(100c) Fluid-Particle Drag In Low-Reynolds-Number Flows Of Binary Gas-Solid Suspensions | AIChE

(100c) Fluid-Particle Drag In Low-Reynolds-Number Flows Of Binary Gas-Solid Suspensions



Most of the computational approaches for simulating particulate flows in industrial devices such as fluidized beds and circulating fluidized beds treat the suspension as a mixture of two or more inter-penetrating fluids. The multi-fluid model equations, which are obtained by averaging the point equations over a scale of many individual particles, rely on various constitutive models, among which the model for fluid-particle drag is particularly important, to describe the detail of fluid-particle interactions. Constitutive models for fluid-particle drag in a suspension of identical particles have received a great deal of attention in the literature [e.g. Hill et al. (2001)]. However, when the suspension contains particles of different sizes or densities, the constitutive models for fluid-particle drag are not well established.

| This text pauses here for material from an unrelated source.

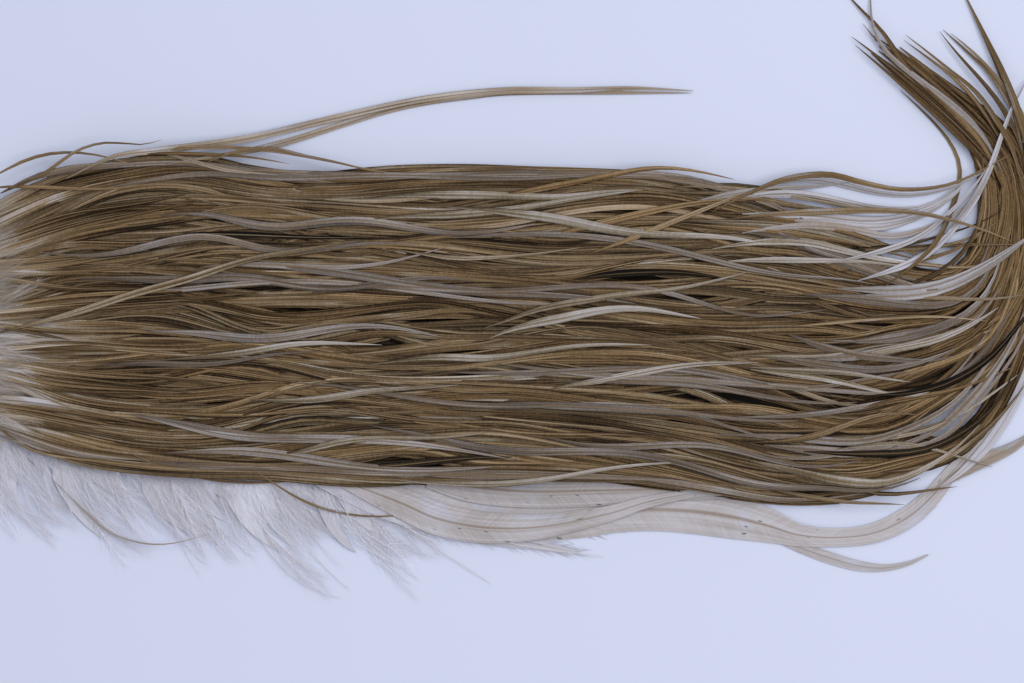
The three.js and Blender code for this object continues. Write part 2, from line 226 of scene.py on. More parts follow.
class Coating:
    """A material with one Principled shader, and the wiring of its tree."""

    def __init__(self, name: str) -> None:
        """Makes the material."""
        self.material = bpy.data.materials.new(name)
        self.material.use_nodes = True
        self.wiring = Wiring(self.material.node_tree)
        self.shader = self.material.node_tree.nodes["Principled BSDF"]

    def paint(self, colour: Socket) -> None:
        """Gives it its colour."""
        self.wiring.feed(self.shader.inputs["Base Color"], colour)

    def polish(self, specular: float, roughness: float, pattern: Socket, swing: float) -> None:
        """Gives it its gloss, with a roughness that a pattern varies by a swing in all."""
        rough = self.wiring.math("MULTIPLY_ADD", pattern, swing, roughness - swing / 2)
        self.wiring.feed(self.shader.inputs["Roughness"], rough)
        self.shader.inputs["Specular IOR Level"].default_value = specular

    def emboss(self, height: Socket, strength: float, relief: float) -> None:
        """Gives it fine relief of a height in metres."""
        inputs = {"Height": height, "Strength": strength, "Distance": relief}
        normal = self.wiring.take("ShaderNodeBump", inputs)
        self.wiring.feed(self.shader.inputs["Normal"], normal)


class VanePlace:
    """A place on a vane as its shader sees it: along it, across it and on its own strand."""

    strand_shift = 7.31
    barbs_across = 0.8

    def __init__(self, wiring: Wiring) -> None:
        """Reads the numbers that the vane's points carry."""
        self.wiring = wiring
        self.along = wiring.named("along")
        self.across = wiring.named("across")
        self.off_stem = wiring.math("ABSOLUTE", self.across)
        self.own = wiring.times(wiring.named("strand"), self.strand_shift)

    def noise(self, lengthwise: float, crosswise: float, detail: float) -> Socket:
        """Noise with one scale for each metre along the strand and one for each half width across."""
        length = self.wiring.times(self.along, lengthwise)
        width = self.wiring.times(self.across, crosswise)
        return self.wiring.noise(self.wiring.vector(length, width, self.own), 1.0, detail)

    def barbs(self, pitch: float, slant: float) -> Socket:
        """Fine barbs at a pitch in metres, which slant back by so many pitches at the vane's edge."""
        back = self.wiring.times(self.off_stem, slant)
        turns = self.wiring.math("SUBTRACT", self.wiring.math("DIVIDE", self.along, pitch), back)
        width = self.wiring.times(self.across, self.barbs_across)
        return self.wiring.noise(self.wiring.vector(turns, width, self.own), 1.0, 1.0)


@dataclass(frozen=True)
class VaneFinish:
    """Satin feather vane: fine barbs on both sides of a stem, in the tone that the strand has."""

    name: str
    cool: Stops
    warm: Stops
    streak: float = 0.6
    streak_scale: Span = (14.0, 1.4)
    line: float = 1.0
    line_scale: Span = (26.0, 3.4)
    # Paler, cooler patches along the strand; fade is how much paler they make the tone
    fade: float = 0.13
    patch_scale: Span = (60.0, 0.4)
    patch_from: Span = (0.56, 0.72)
    patch_cooling: float = 0.5
    # Painted shade: the tone darkens by edge towards the vane's rims, for the shadow lines between strands
    edge: float = -0.15
    edge_shade_from: float = 0.7
    calm: float = 0.35
    calm_tints: Span = (0.58, 0.86)
    stem_share: float = 0.13
    stem_strength: float = 0.5
    stem_tone: Span = (0.3, 0.78)
    fleck: float = 0.0
    fleck_colour: Colour = linear(52, 44, 40)
    fleck_scale: Span = (320.0, 5.0)
    fleck_from: Span = (0.79, 0.83)
    roughness: float = 0.6
    roughness_swing: float = 0.24
    specular: float = 0.05
    barb_pitch: float = 0.5 * MM
    barb_slant: float = 0.9
    barb_tone: float = 0.2
    relief: float = 0.12 * MM
    relief_strength: float = 0.3

    def material(self) -> bpy.types.Material:
        """Builds the material from the strand's own numbers: tint, warmth, along, across, strand."""
        coating = Coating(self.name)
        wiring = coating.wiring
        place = VanePlace(wiring)
        tint = wiring.named("tint")
        streak = place.noise(*self.streak_scale, 3.0)
        line = place.noise(*self.line_scale, 1.0)
        barbs = place.barbs(self.barb_pitch, self.barb_slant)
        pale_patch = wiring.span(place.noise(*self.patch_scale, 2.0), *self.patch_from, 0.0, 1.0)
        texture = wiring.swing(streak, self.streak)
        for pattern, strength in ((line, self.line), (barbs, self.barb_tone)):
            texture = wiring.math("ADD", texture, wiring.swing(pattern, strength))
        calm = wiring.span(tint, *self.calm_tints, 1.0, self.calm)
        tone = wiring.math("MULTIPLY_ADD", texture, calm, tint)
        tone = wiring.math("MULTIPLY_ADD", pale_patch, self.fade, tone)
        # Painted shade towards the vane's rims
        tone = wiring.math("ADD", tone, wiring.span(place.off_stem, self.edge_shade_from, 1.0, 0.0, self.edge))
        warmth = wiring.math("MULTIPLY_ADD", pale_patch, -self.patch_cooling, wiring.named("warmth"))
        colour = wiring.toned(tone, warmth, self.cool, self.warm)
        if self.fleck:
            spot = wiring.span(place.noise(*self.fleck_scale, 0.0), *self.fleck_from, 0.0, self.fleck)
            colour = wiring.mix(spot, colour, self.fleck_colour)
        near, far = self.stem_share * 0.4, self.stem_share * 1.5
        on_stem = wiring.span(place.off_stem, near, far, self.stem_strength, 0.0)
        low, high = self.stem_tone
        stem_tone = wiring.math("MULTIPLY_ADD", wiring.math("FRACT", place.own), high - low, low)
        coating.paint(wiring.mix(on_stem, colour, wiring.ramp(stem_tone, GINGER)))
        coating.polish(self.specular, self.roughness, streak, self.roughness_swing)
        height = wiring.math("MULTIPLY_ADD", line, 0.8, wiring.times(barbs, 0.25))
        coating.emboss(height, self.relief_strength, self.relief)
        return coating.material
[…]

Many recent studies on fluid-particle drag in binary particle suspensions [e.g. van der Hoef et al. (2005), Beetstra et al. (2007)] consider the fluid-particle drag force for the special case where there is no mean relative motion between the two solid phases, i.e., the drag for a packed bed. However, the inter-penetrating continua models for flowing binary gas-solid suspensions require more general drag force models, where different types of particles can have different local averaged velocities relative to the interstitial gas. The goal of our study is to construct such general drag force models from direct numerical simulations.

In this study, it is assumed that the particles are heavy enough (high Stokes number) such that their motions are not affected by the hydrodynamic stresses in the fluid, yet small enough such that the gas flow can regarded as an inertia-less one (Reynolds number ≈ 0). With these approximations, the net fluid-particle drag only depends on the current particle configuration and velocities. In addition, the fluctuations in particle velocities do not affect the average drag exerted on each particle phase. These assumptions are realistic for many gas-particle systems; they are also attractive in the sense that they allow for efficient computations of the drag coefficients for the binary mixture. Our initial focus has been set on the simple case of equally sized particles.

We characterized the fluid-particle drag in binary suspensions using a lattice-Boltzmann method developed by Ladd (1994). This method solves the Navier-Stokes equation in the continuous phase on a rectangular lattice; the forces on the particles are obtained by integrating the hydrodynamic stresses over particle surfaces. In our simulations, the two types of particles were randomly distributed and mixed in cubic periodic domains, the size of which is much larger than the size of individual particles. We employed Monte-Carlo relaxation steps to ensure that the spatial configuration of particles satisfies the hard-sphere distribution. The particle volume fraction φ in our study ranges from 0.1 to 0.4. Our periodic suspensions contain large number of particles varying from 728 (φ = 0.1) to 2914 (φ = 0.4). Moreover, we ensemble averaged results from 10-15 different con-figurations to ensure that our drag is statistically accurate.

We found that the fluid-particle drag in such suspensions is a linear function of fluid-particle relative velocities. The proportionality constants can be arranged into a matrix form. Compared to the mobility matrix formulation by Revay and Higdon (1992) for binary low-Reynolds-number and low-Stokes-number suspensions, where the particle velocities are expressed as functions of force, our formulation is inverted in that the forces are expressed as functions of velocities, which is the appropriate choice for binary low-Reynolds-number and high-Stokes-number suspensions.

Interestingly, the off-diagonal components in our inverse-mobility matrices are not much smaller than the diagonal components. Thus, the particle-particle momentum exchange occurs not only through collisions and contacts, as many existing models for multi-component gas-solid mixtures have assumed [e.g. Gera et al. (2004), Fan et al. (2004)], but also through hydrodynamic interactions. We found that volume-averaged off-diagonal elements are strictly symmetric, which satisfies the principle of action-reaction between the two particle phases. The magnitude of the off-diagonals increases with increasing particle concentration, and is proportional to the velocity difference between the two particle phases. These characteristics suggest that the off-diagonal elements are originated from lubrication interactions. In the end, we propose a new correlation for the fluid-particle drag in binary gas-solid suspensions in the form

F1 = - β11ΔU1 - β12ΔU2

F2 = - β21ΔU1 - β22ΔU2

where Fi is the fluid-particle drag acting on a particle belonging to phase i, and ΔUi is the average velocity of particles of phase i relative to the interstitial gas. βij are given by

β12 = φ2g(φ) β

β21 = φ1g(φ) β

β11 = β - β12

β22 = β - β21

where g(φ) is a weak function of φ varying between 0.23 and 0.28 when φ is increased from 0.1 to 0.4, and β is the drag coefficient in a binary packed bed. In our simulations, φ12 / φ11 is in the range of 0.1-0.5 depending on the volume fraction ratio of the two species. Thus, the off-diagonals indeed provide a sizable contribution to the drag.